» **Problem to work on**
Extract the first line through the line containing "from math import" from the listing below, exactly as written.
---- Source data
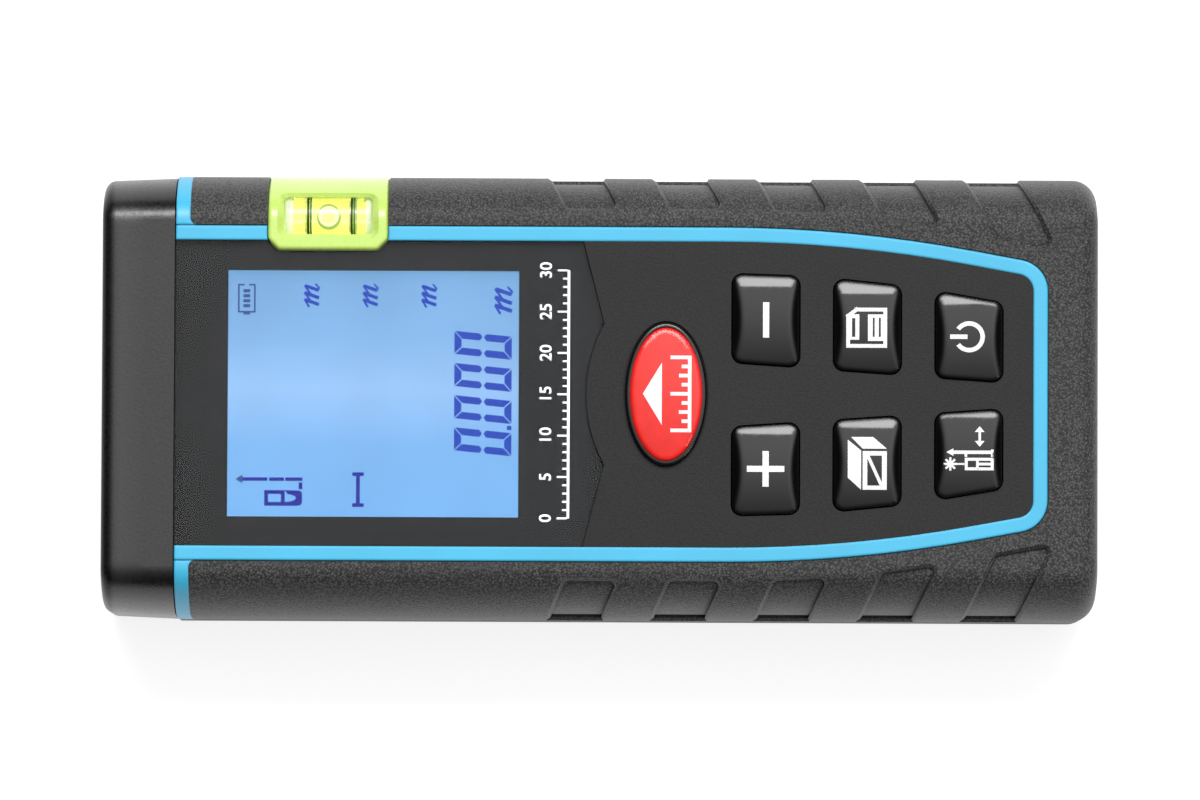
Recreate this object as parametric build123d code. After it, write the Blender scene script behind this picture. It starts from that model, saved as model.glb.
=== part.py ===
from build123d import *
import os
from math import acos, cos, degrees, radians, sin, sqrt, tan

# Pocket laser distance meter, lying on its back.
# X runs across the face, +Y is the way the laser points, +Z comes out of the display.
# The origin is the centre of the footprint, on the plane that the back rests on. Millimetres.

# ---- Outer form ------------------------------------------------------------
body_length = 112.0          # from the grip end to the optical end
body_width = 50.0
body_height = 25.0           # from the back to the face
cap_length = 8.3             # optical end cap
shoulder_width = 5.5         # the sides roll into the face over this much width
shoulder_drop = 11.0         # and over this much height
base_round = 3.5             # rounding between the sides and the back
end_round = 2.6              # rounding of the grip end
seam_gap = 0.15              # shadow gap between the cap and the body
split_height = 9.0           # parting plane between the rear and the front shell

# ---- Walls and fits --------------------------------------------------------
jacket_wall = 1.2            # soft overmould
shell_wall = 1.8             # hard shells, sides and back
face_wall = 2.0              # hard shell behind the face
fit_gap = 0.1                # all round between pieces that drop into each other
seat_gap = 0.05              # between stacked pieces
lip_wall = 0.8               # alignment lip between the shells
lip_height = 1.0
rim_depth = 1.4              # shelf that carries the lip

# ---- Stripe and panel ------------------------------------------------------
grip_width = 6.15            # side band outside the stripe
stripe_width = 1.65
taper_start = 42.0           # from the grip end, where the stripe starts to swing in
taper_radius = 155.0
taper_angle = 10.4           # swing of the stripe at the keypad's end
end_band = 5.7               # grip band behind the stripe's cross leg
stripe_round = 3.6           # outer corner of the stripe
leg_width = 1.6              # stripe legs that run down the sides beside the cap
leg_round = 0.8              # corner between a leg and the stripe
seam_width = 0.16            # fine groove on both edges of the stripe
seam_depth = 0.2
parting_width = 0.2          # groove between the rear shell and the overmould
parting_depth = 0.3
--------
» **Task response**
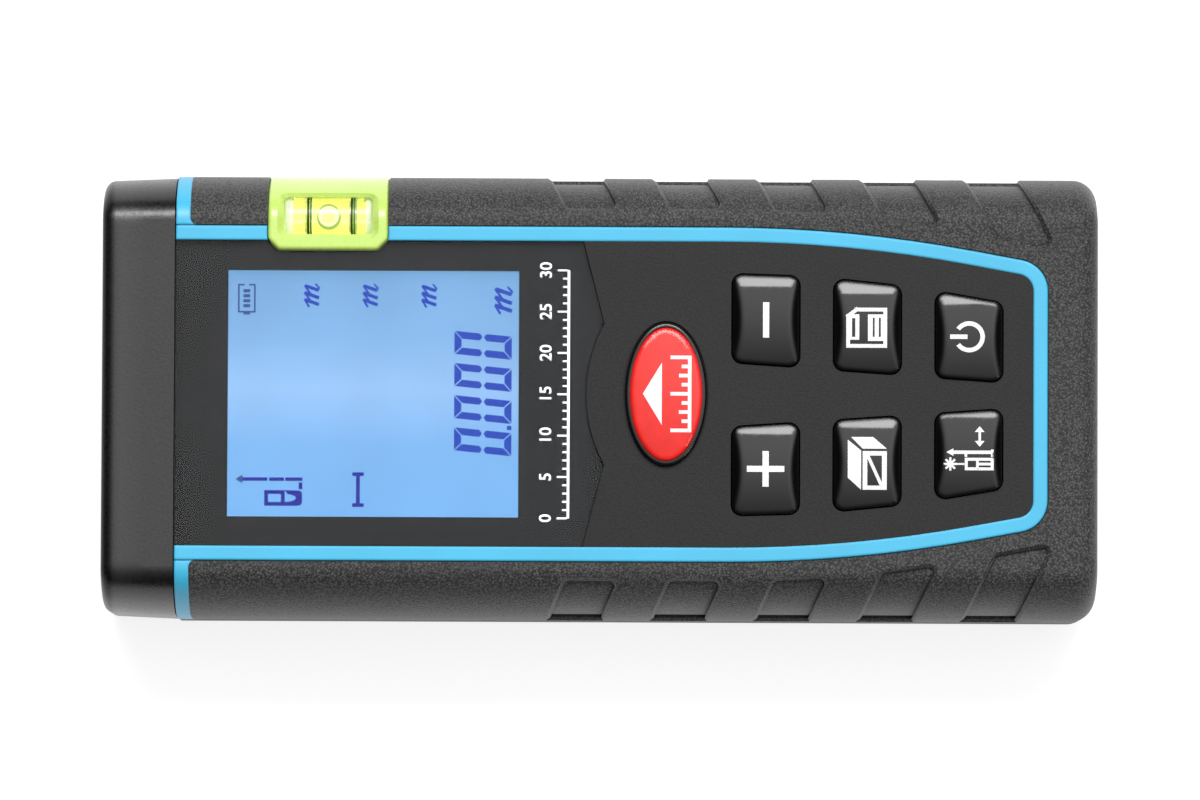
Recreate this object as parametric build123d code. After it, write the Blender scene script behind this picture. It starts from that model, saved as model.glb.
=== part.py ===
from build123d import *
import os
from math import acos, cos, degrees, radians, sin, sqrt, tan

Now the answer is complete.